Por Giovanni Rodríguez
Imaginé, para una novelita que escribo, un encuentro con Horacio Castellanos Moya en el café Zurich de Barcelona. Resulta que a Horacio sólo lo conocía por sus libros y a través de unos cuantos correos electrónicos que de vez en cuando nos enviábamos después de que yo lo entrevistara para las ya difuntas dos páginas de mimalapalabra en La Prensa. Íbamos a encontrarnos en septiembre del año pasado, cuando Horacio vino a Barcelona para cubrir los compromisos de su editorial con la prensa española, pero al final el tal encuentro no fue posible. Y entonces, como vi frustrada mi inquietud por conocer en persona al autor de El asco, imaginé para mi novelita que nos encontrábamos un día de ese septiembre en el café Zurich de la Plaza Cataluña de Barcelona.
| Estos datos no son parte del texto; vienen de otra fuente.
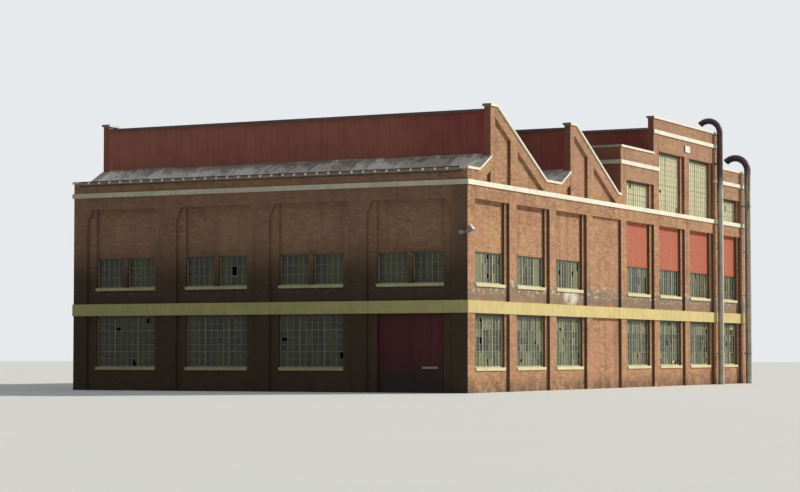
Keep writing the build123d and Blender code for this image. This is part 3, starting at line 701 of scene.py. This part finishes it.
def finishPiece(name, mesh, materials, body="building", smooth=False):
    data = bpy.data.meshes.new(name)
    mesh.to_mesh(data)
    mesh.free()
    for material in materials:
        data.materials.append(material)
    if smooth:
        data.shade_smooth()
        data.set_sharp_from_angle(angle=math.radians(32))
    piece = placed(name, data)
    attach(piece, body)
    return piece


def islandBoxes(nodeName):
    # The separate solids of a CAD node, as boxes
    mesh = bmesh.new()
    mesh.from_mesh(cadNodes[nodeName].data)
    bmesh.ops.remove_doubles(mesh, verts=mesh.verts, dist=0.0001)
    left, found = set(mesh.verts), []
    while left:
        queue, island = [left.pop()], []
        while queue:
            vert = queue.pop()
            island.append(vert.co.copy())
            for edge in vert.link_edges:
                other = edge.other_vert(vert)
                if other in left:
                    left.remove(other)
                    queue.append(other)
        found.append((Vector(map(min, *island)), Vector(map(max, *island))))
    mesh.free()
    return sorted(found, key=lambda item: [round(value, 2) for value in (item[0].z, item[0].x, item[0].y)])


# Steel windows: panes and glazing bars in the place of each sheet of glass
windowLook = {
    # Bars are as wide as the first value and stand out by the second
    "bar": (0.024, 0.016), "mullion": (0.052, 0.026), "cross": (0.014, 0.0128),
    "heavyCross": (0.0286, 0.0234), "barIn": 0.012, "frameWide": 0.055, "lintelShadowOut": (0.0295, 0.042),
    "paneThick": 0.004, "tilt": 0.008, "overlap": 0.008, "seed": 8,
    "upperFrom": 3.0, "highFrom": 8.0, "mullionsOver": 5,   # columns
    # kinds: shares of dark, green, dusty, pale, yellow and missing panes, up to each share of the height
    # own: how many panes differ from the rest of their column
    # darkColumn: how many windows have one darker column; darkAtEnds: how many columns of the end windows get
    # dark panes, as painted shade
    "ground": {
        "pane": (0.30, 0.317), "lintelHigh": 0.11, "broken": 0.03, "own": 0.35, "darkColumn": 0.35,
        "darkAtEnds": 0.6, "mullionsAt": (1 / 3, 2 / 3),
        "kinds": ((0.28, (0.14, 0.52, 0.32, 0.003, 0.0, 0.015)), (0.72, (0.60, 0.28, 0.09, 0.0, 0.0, 0.03)),
                  (1.01, (0.12, 0.48, 0.38, 0.01, 0.0, 0.01))),
    },
    "upper": {
        "pane": (0.285, 0.43), "lintelHigh": 0.06, "broken": 0.012, "own": 0.25, "darkColumn": 0.35,
        "darkAtEnds": 0.25, "mullionsAt": (1 / 3, 2 / 3),
        "kinds": ((1.01, (0.42, 0.42, 0.15, 0.0, 0.0, 0.01)),),
    },
    "high": {
        "pane": (0.307, 0.255), "lintelHigh": 0.11, "broken": 0.002, "own": 1.0, "darkColumn": 0.0,
        "darkAtEnds": 0.0, "mullionsAt": (0.43,),
        "kinds": ((1.01, (0.002, 0.003, 0.005, 0.84, 0.149, 0.001)),),
    },
}
dark, green, dusty = range(3)
missing = len(paneKinds)


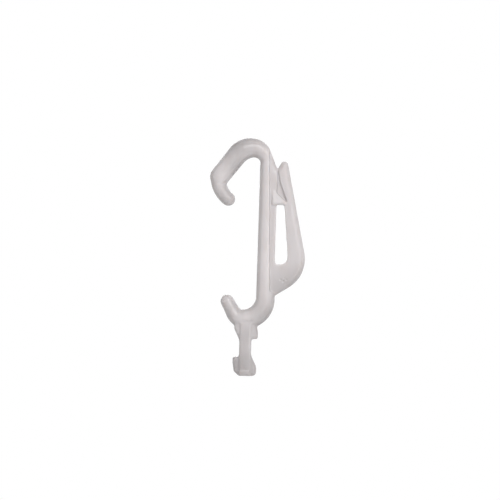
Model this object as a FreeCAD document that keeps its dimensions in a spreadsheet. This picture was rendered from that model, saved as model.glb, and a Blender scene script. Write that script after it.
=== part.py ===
import FreeCAD, Part
import Sketcher
import math
import os

# Curtain hook, moulded in one piece.
# A round rod makes the open crown, the stem and the cradle. A flat web beside the stem
# carries a spring arm with a latch, and a point-symmetric foot stands below the cradle.
# Origin: the inside top of the crown, where the hook bears on what it hangs from.
# X runs from the hook's mouth towards the spring arm, Y is the depth, Z is up.

document = FreeCAD.newDocument("curtain_hook")
sheet = document.addObject("Spreadsheet::Sheet", "size")

sizes = {
    # rod
    "stem_radius": 1.769,
    "stem_length": 25.25,
    "crown_shoulder_radius": 1.66,
    "crown_radius": 1.854,
    "crown_bend_radius": 3.178,
    "arm_top_radius": 1.915,
    "arm_radius": 1.865,
    "arm_bend_radius": 3.78,
    "arm_turn": 142.7,
    "arm_length": 5.23,
    "tip_start_radius": 1.45,
    "tip_radius": 1.31,
    "tip_inset": 0.30,
    "tip_bend_radius": 5.237,
    "tip_turn": 53.1,
    # cradle and its finger
    "saddle_radius": 1.925,
    "cradle_radius": 1.92,
    "cradle_bend_radius": 3.953,
    "finger_bend_radius": 2.33,
    "finger_turn": 59.5,
    "finger_length": 2.45,
    "finger_middle_radius": 1.45,
    "finger_end_radius": 1.28,
    # relief along the stem and round the shoulder of the crown
    "shoulder_radius": 4.40,
    "shoulder_inset": 0.53,
    "shoulder_rise": 0.605,
    "shoulder_turn": 36.5,
    "shoulder_start": 92,
    "crease_offset": 0.746,
    "crease_rise": 1.438,
    "crease_slope": 30,
    # web and spring arm
    "web_thickness": 2.10,
    "web_edge": 1.542,
    "mouth_depth": 2.09,
    "mouth_open": 0.52,
    "root_rise": 0.586,
    "root_slope": 32.8,
    "root_bend_radius": 6.20,
    "arm_lean": 12.1,
    "arm_top": 0.57,
    "arm_top_reach": 3.418,
    "arm_top_width": 1.03,
    "arm_tip_radius": 0.72,
    "arm_mouth_radius": 0.58,
    "arm_edge_radius": 0.55,
    # slot
    "slot_top": 8.805,
    "slot_rise": 6.545,
    "slot_top_width": 1.485,
    "slot_bottom_width": 2.55,
    "slot_corner_radius": 0.30,
    "slot_heel_radius": 0.55,
    "slot_root_radius": 1.40,
    # latch
    "latch_clearance": 0.16,
    "lip_plane": 0.55,
    "notch_shoulder_width": 0.66,
    "notch_shoulder_drop": 2.65,
    "notch_width": 1.90,
    "notch_height": 0.865,
    "barb_end_height": 0.60,
    "barb_root_height": 2.15,
    "barb_crest_height": 2.93,
    "barb_base_offset": 0.716,
    "barb_raise": 0.34,
    "barb_seat": 0.26,
    "lip_overlap": 0.36,
    # foot
    "foot_shift": 0.44,
    "foot_inlet": 0.17,
    "foot_height": 10.56,
    "waist_width": 2.27,
    "waist_depth": 3.40,
    "waist_bevel": 0.24,
    "lug_depth": 2.70,
    "ledge_height": 1.71,
    "ledge_reach": 2.31,
    "ledge_side": 1.135,
    "heel_inset": 0.28,
    "heel_height": 0.80,
    "sole_inset": 1.12,
    "toe_reach": 2.19,
    "toe_height": 1.70,
    "flare_start": 1.45,
    "flare_radius": 2.60,
    "toe_radius": 0.80,
    "ledge_radius": 0.38,
    "ledge_edge_radius": 0.30,
}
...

Algo pasa con ese café, me digo, porque fue el lugar que pensé también para mi encuentro con Marta, una amiga catalana a la que no veía desde hacía seis años, pero que no tuve necesidad de proponérselo para nuestra cita del sábado pasado porque fue ella quien me lo propuso a mí primero.
Así que ahí estábamos el sábado, por fortuna día de sol y temperatura cálida, en una mesa del café Zurich, Marta y yo, reanudando ese abrazo que nos dimos por última vez en el aeropuerto Ramón Villeda Morales de San Pedro Sula, cuando ella volvió a su país después de año y medio de vivir en Honduras.
Después de recorrer con Marta durante un par de horas de la mañana algunas calles de Barcelona que yo aún desconocía y de visitar un par de cafés célebres mientras hablábamos de tiempos pasados y de planes para el futuro, nos despedimos en la entrada de la librería La Central de la calle Mallorca, en donde acordé con Horacio encontrarnos a la una y media de la tarde. Di un par de vueltas entre las estanterías y las mesas de novedades, pero como en ese día ya había visitado con Marta otras dos librerías y había encontrado por fin Bouvard y Pécuchet, de Flaubert, estaba un poco cansado de repasar tantos títulos y portadas.
Vi entonces a Horacio por primera vez fuera de una fotografía, y lo vi más bajo de lo que pensaba. Lo había imaginado alto y delgado pero ahí lo tenía más bien bajo y tirando a grueso. Nos dimos la mano mientras él pagaba en la caja El arte de callar, un libro que, según me dijo más tarde en broma, había comprado para su mujer. Caminamos en busca de un bar y escogimos uno que anunciaba unas buenas tapas de calamares y gambas. Nos instalamos en la barra y empezamos a hablar de muchas cosas: de amigos comunes, de Honduras, de El Salvador, de Guatemala (en donde yo había encontrado sus primeros libros), de una recopilación de sus cuentos que aparecerá en octubre con Tusquets…
Luego cambiamos de bar y seguimos hablando, bebiendo y comiendo. Y a eso de las cuatro de la tarde, Horacio propuso que nos tomáramos un café. Mientras caminábamos, dijo que el Zurich era un buen lugar, que ese era el café en el que desayunaba siempre que venía a Barcelona porque le parecía agradable y tenía una hermosa vista de la gente de cualquier procedencia que pasaba por ahí a toda hora.
El café Zurich, definitivamente, tiene algo. Se lo comenté a Horacio. Y le hablé también del episodio de mi work in progress en donde yo me tomaba con él un café en ese mismo lugar, pero a esa hora Horacio acusaba el cansancio por el desvelo de la noche previa y más que oírme, se preocupaba por el sol que iba ocultándose en el cielo barcelonés. Parecía un personaje de mi novela, un personaje que a esa hora, con el cansancio y la goma, se iba desdibujando poco a poco. Nos despedimos con un abrazo y prometimos escribirnos de vez en cuando. Otro día nos veremos, le dije, y me fui corriendo antes que empezara a llover. Pero sigo imaginándomelo en mi novelita, mientras camina, esa tarde, rumbo a su hotel.